While doing all/any of the above, you still want to pay some attention to the parts of the message you don't understand. They can be "random noise" (either in the true sense or not), but there may be important things in there as well. If you spot patterns, particularly those not of a simple constant, it's worth trying to make sense of what that value could represent. It could be a required aspect of the protocol, or an additional monitoring variable not shown in the official GUI (for example: voltage and current for a fan channel).
In the end, it comes down to spotting patterns, and besides knowing more or less what you're looking for and how it's usually encoded, you get better with experience. But it's not very hard, it may just take more than a couple of tries in the really tricky cases.

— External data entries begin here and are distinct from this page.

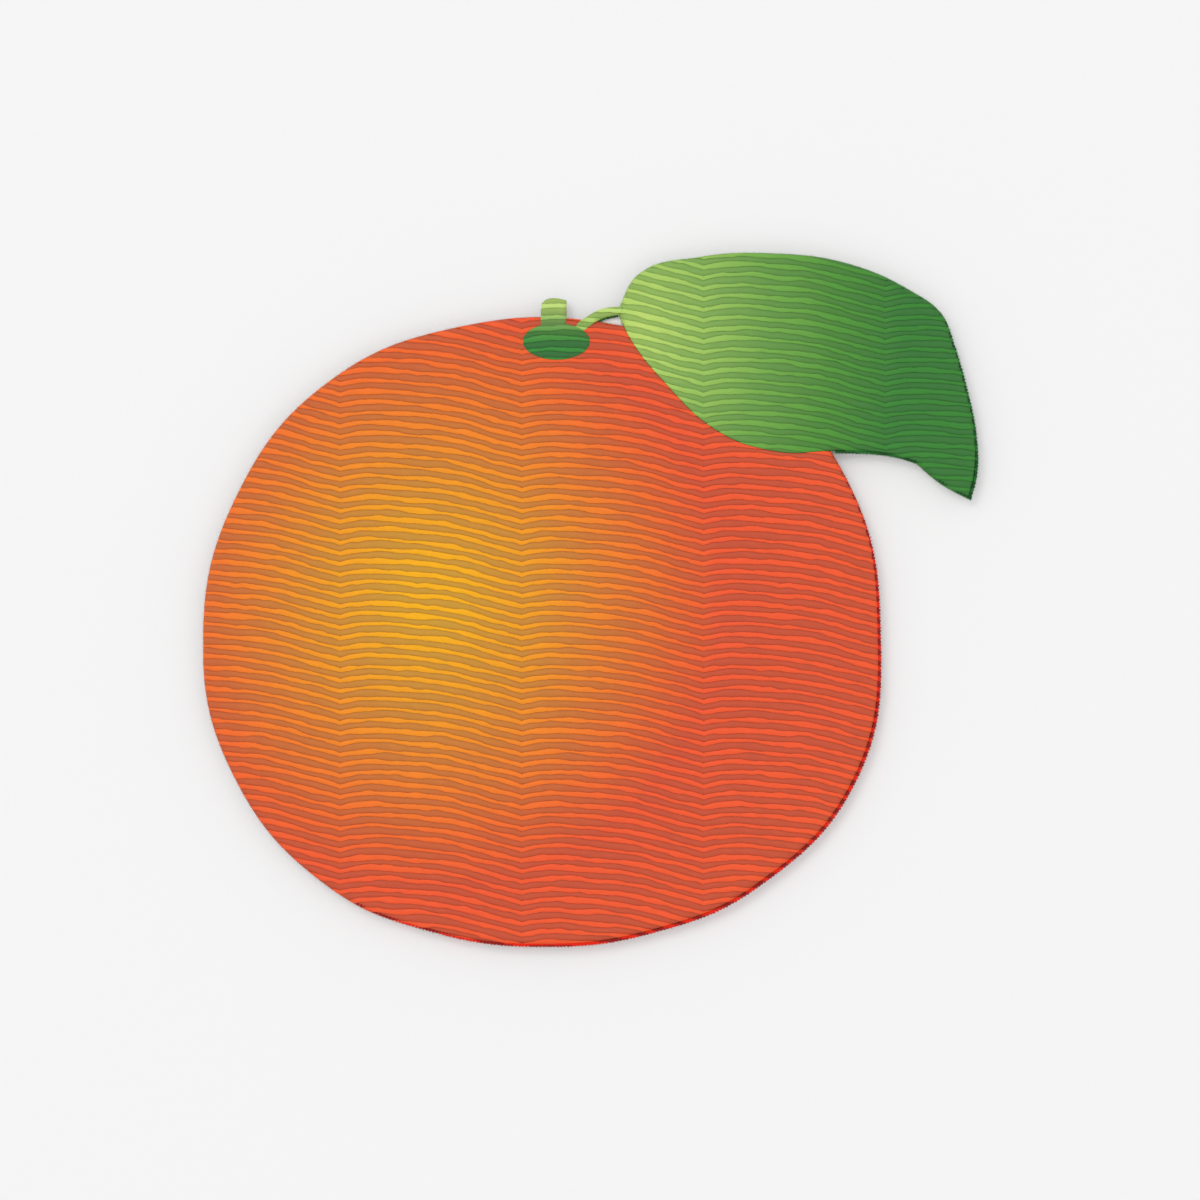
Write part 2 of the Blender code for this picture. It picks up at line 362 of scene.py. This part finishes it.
def laid_rows(name, bounds, reach, layer, base, edges=(), sections=FILL_SECTIONS):
    """The upper, the lower or all rows of thread that cross a shape, as flattened closed strands.

    bounds gives the shape's lowest and highest y at an x. The strands start as plain rods, one
    after the other, and each ring of a rod is then moved to its place along the row.
    """
    fine = np.arange(reach[0], reach[1], ALONG_CHECK)
    low, high = bounds(fine)
    lowest, highest = np.min(low[np.isfinite(low)]), np.max(high[np.isfinite(high)])
    strands, places = [], []
    for number in range(int(lowest / ROW_PITCH) - ROWS_BEYOND, int(highest / ROW_PITCH) + ROWS_BEYOND):
        if number % 2 not in PARITIES[layer]:
            continue
        room = np.minimum(row_line(number + 1, fine), high) - np.maximum(row_line(number, fine), low)
        is_open = np.concatenate([[False], room > THINNEST, [False]])
        starts = np.flatnonzero(~is_open[:-1] & is_open[1:])
        stops = np.flatnonzero(is_open[:-1] & ~is_open[1:]) - 1
        for start, stop in zip(starts, stops):
            if stop - start >= 8:
                strands.append((number, fine[start], fine[stop]))
                places.append(section_places(fine[start], fine[stop], sections))
    work = bmesh.new()
    turn = Matrix.Rotation(math.pi / 2, 4, "Y")
    for order, stations in enumerate(places):
        place = Matrix.Translation((0.5, order * ROD_SPACING, 0.0)) @ turn
        rod = bmesh.ops.create_cone(work, cap_ends=True, segments=SIDES, radius1=1.0, radius2=1.0,
                                    depth=1.0, matrix=place)
        long_edges = {edge for vertex in rod["verts"] for edge in vertex.link_edges
                      if abs(edge.verts[0].co.x - edge.verts[1].co.x) > 0.5}
        bmesh.ops.subdivide_edges(work, edges=list(long_edges), cuts=len(stations) - 2)
    mesh = bpy.data.meshes.new(name)
    work.to_mesh(mesh)
    work.free()

    rod_places = np.empty(len(mesh.vertices) * 3, np.float32)
    mesh.vertices.foreach_get("co", rod_places)
    along, y, z = rod_places.reshape(-1, 3).astype(float).T
    order = np.rint(y / ROD_SPACING).astype(int)
    number, start, stop = np.array(strands).T[:, order]
    number = number.astype(int)
    counts = np.array([len(stations) for stations in places])
    first = np.concatenate([[0], np.cumsum(counts)[:-1]])
    x = np.concatenate(places)[first[order] + np.rint(along * (counts[order] - 1)).astype(int)]
    angle = np.arctan2(z, y - order * ROD_SPACING)
    across = np.sign(np.cos(angle)) * np.abs(np.cos(angle)) ** 0.25
    up = np.sign(np.sin(angle)) * np.abs(np.sin(angle)) ** 0.35
    low, high = bounds(np.clip(x, start, stop))
    bottom = np.maximum(row_line(number, x) - SPREAD[layer], low)
    top = np.minimum(row_line(number + 1, x) + SPREAD[layer], high)
    half = np.maximum((top - bottom) / 2, THINNEST / 2.5)
    y = (top + bottom) / 2 + half * across
    fullness = np.minimum(1.0, half / (0.05 * MM)) if layer != "lower" else 1.0
    z = base + fullness * np.where(up > 0, CROWN[layer], BELLY[layer]) * up
    stitches = (x - NEEDLE_LINE) / NEEDLE_PITCH
    from_needle = np.abs(stitches - np.rint(stitches)) * NEEDLE_PITCH
    z = z - NEEDLE_DIP * np.exp(-(from_needle / (0.2 * MM)) ** 2)
    for outline_edges, width, depth in edges:
        z = z - sink(x, y, outline_edges, width, depth)
    mesh.vertices.foreach_set("co", np.column_stack([x, y, z]).astype(np.float32).ravel())

    corners = np.empty(len(mesh.loops), np.int32)
    mesh.loops.foreach_get("vertex_index", corners)
    # Along the strand, and round it from its underside, both in millimetres.
    round_it = (angle + math.pi / 2) % (2 * math.pi) / (2 * math.pi) * 1.2
    unwrapped = np.column_stack([x / MM + number * 3.7, round_it])[corners]
    mesh.uv_layers.new(name="along_thread").data.foreach_set("uv", unwrapped.astype(np.float32).ravel())
    mesh.shade_smooth()
    mesh.update()
    made = bpy.data.objects.new(name, mesh)
    bpy.context.scene.collection.objects.link(made)
    # The pressed tops shade as flat bands, and only their rims turn away.
    made.modifiers.new("pressed_flat", "WEIGHTED_NORMAL").weight = 100
    return made


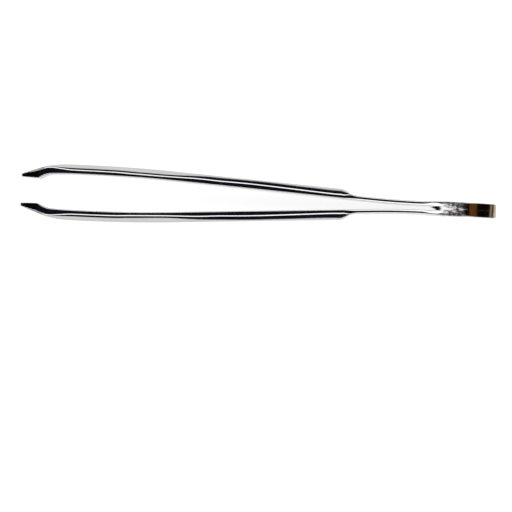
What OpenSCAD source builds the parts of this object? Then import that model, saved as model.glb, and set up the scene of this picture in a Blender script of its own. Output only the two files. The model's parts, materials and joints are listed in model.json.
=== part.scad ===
// Stamp tongs: two flat spring arms with broad spade tips, spot-welded together at a pointed tail.
//
// The tongs lie on their long edges. +X points to the tail, +-Y is the way the tips open, and +Z is
// up, across the width of the arms. The origin is under the middle of the tongs, on the mid-plane
// between the arms. The right arm, on the +Y side, is drawn and the left arm mirrors it.
//
// Every shape is a function of the distance d along the tongs from the point of the tail.

/* [Overall] */
// Length from the point of the tail to the edges of the tips
overall_length = 95; // [90:1:120]
// Gap between the tips at rest
tip_gap = 5.2; // [4:0.1:6]

/* [Tail] */
// Widest part of the tail
tail_width = 6.65; // [6.2:0.05:8]
// Thickness of both welded halves together
tail_thickness = 2.9; // [2.4:0.05:3.2]
// Length of the pointed end
point_length = 10; // [9:0.5:10.5]
// Distance from the point to where the halves part
crotch_at = 11.6; // [11:0.1:13]
// Diameter of each spot weld
weld_diameter = 2.8; // [2:0.1:3]

/* [Leaf spring] */
// Length of the thin spring leaf, from the crotch to the shoulder
leaf_length = 17.6; // [15:0.1:20]
// Thickness of the leaf
leaf_thickness = 0.88; // [0.7:0.02:1]
// Gap between the two leaves beside the crotch
leaf_gap = 0.92; // [0.7:0.02:1]
// Angle at which each arm leaves the mid-plane, in degrees
splay = 3.38; // [3:0.02:3.8]

/* [Grip] */
// Width of the grip
grip_width = 6.1; // [5.5:0.1:6.2]
// Thickness of the grip
grip_thickness = 2.04; // [1.8:0.02:2.2]
// Length of the parallel-sided part of the grip
grip_length = 23.3; // [16:0.1:26]
// Widest part of the outer face between the bevels of the grip
grip_crown = 4.8; // [4.4:0.1:4.9]

/* [Neck] */
// Width of the neck
neck_width = 4.15; // [3.5:0.05:5]
// Length of the parallel-sided part of the neck
neck_length = 8; // [6:0.5:10]
// Width of the ridge along the neck
neck_crown = 0.94; // [0.8:0.02:2]

/* [Tip] */
// Length of the flared spade, from the neck to the edge
spade_length = 10.5; // [10:0.1:12]
// Width of the spade at its edge
tip_width = 5.85; // [5:0.05:6.2]
// Thickness of the edge
edge_thickness = 0.55; // [0.4:0.05:0.7]
// Slope of the ground face on the outside of the spade, in degrees
facet_angle = 21.4; // [20:0.1:24]
// Length of the flat inner land that holds a stamp
land_length = 3.4; // [2.5:0.1:4]
// Radius of the corners of the spade, seen from its broad side
corner_radius = 0.5; // [0.3:0.05:0.8]

/* [Hidden] */

polished = [0.80, 0.81, 0.83];
welded = [0.50, 0.49, 0.48];

// Places along the tongs, from the point of the tail
crotch_ramp = 1.6;
shoulder_length = 2;
leaf_at = crotch_at + crotch_ramp;
shoulder_at = crotch_at + leaf_length;
grip_at = shoulder_at + shoulder_length;
grip_end = grip_at + grip_length;
neck_end = overall_length - spade_length;
neck_at = neck_end - neck_length;
heel_at = overall_length - land_length;

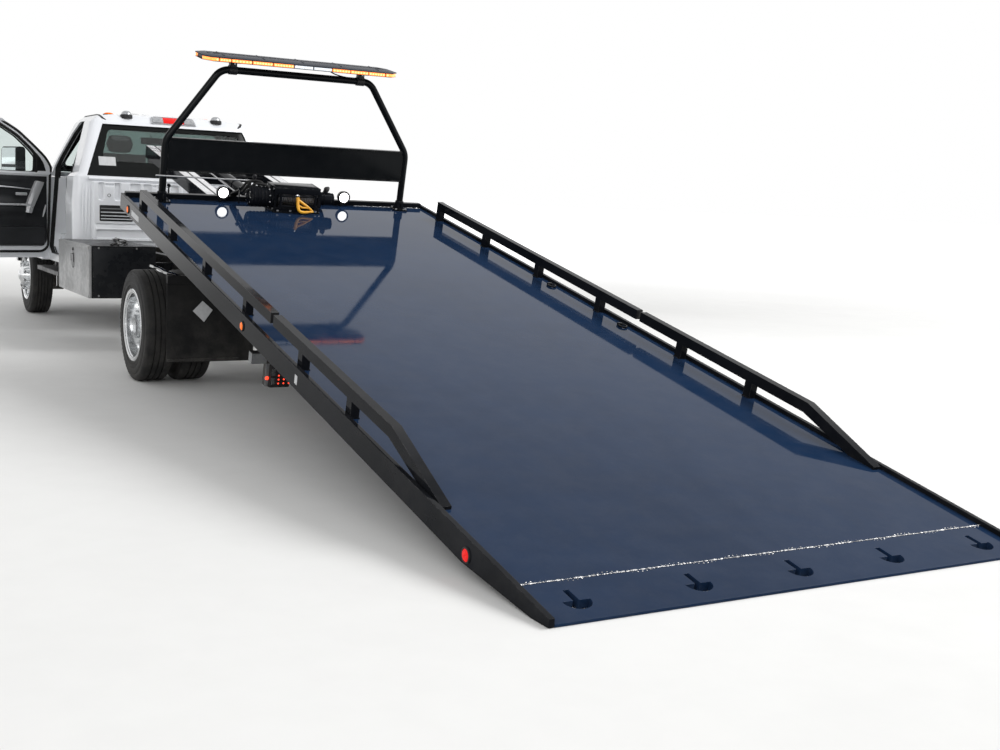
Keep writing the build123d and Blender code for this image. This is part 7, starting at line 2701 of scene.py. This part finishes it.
@dataclass
class ChassisDress:
    """Frame rails, axles, springs, tank, exhaust and the small parts that hang from them."""

    rear_x: float = 5.860
    front_x: float = 11.067
    hub_z: float = 0.405
    spring_y: float = 0.490
    rail_y: float = 0.4335
    bolt_pitch: float = 0.128
    cover_circle: float = 0.160
    tank_straps: Pair = (9.16, 9.76)
    muffler_clamps: Pair = (9.12, 9.88)
    pipe_clamps: Pair = (7.6, 8.5)
    pipe_z: float = 0.520

    def build(self) -> None:
        """Finishes the nodes and adds the pieces."""
        for node, finish, edge in (("chassis_frame", FRAME_PAINT, 0.002),
                                   ("frame_cross_members", FRAME_PAINT, 0.003),
                                   ("leaf_springs", FRAME_PAINT, 0.003), ("rear_axle", CAST, 0.003),
                                   ("front_axle", CAST, 0.004), ("knuckle_left", CAST, 0.003),
                                   ("knuckle_right", CAST, 0.003), ("driveline", CAST, 0.006),
                                   ("exhaust", EXHAUST_STEEL, 0.0), ("fuel_tank", TANK_SHEET, 0.004)):
            dress(node, finish, edge)
        self.springs()
        self.rails()
        self.brakes()
        self.tank()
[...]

this section is incomplete; there are many tools, and I'm not particularly good with any of them
You should know you can export the Wireshark capture to JSON. In fact, it's the only way I know of of getting usb.capdata and usb.data_fragment off of Wireshark into a standard data manipulation format without truncation.
This can be done from within the Wireshark UI, or with tshark.
tshark -r <filename>.pcapng -T json > <filename>.json
You can preprocess this data with jq, and then further manipulate it in any tool you're familiar with. Heck, sometimes I even use spreadsheets (not very elegant, I know).
You also easily write a custom script to do some analyses or test hypothesis on these JSON captures. For an example, check the script I used when working the Platinum coolers.
Alternatively you can use:
tshark -r .pcapng -2 -e "frame.number" -e "usb.data_fragment" -e "usb.capdata" -Tfields > dump.txt
To pull out only the frame number, data_fragment, and capdata fields and output them in to a txt file. The frame number field is really usefull for if you have a seperate text description file that had a description of what commands got set to the device and arround what frame number the message corresponds to. (you can write down the number of one of the bottom messages shown in the wireshark console while the command is being sent)
¹ There are Bluetooth HIDs, but these obviously aren't very relevant here.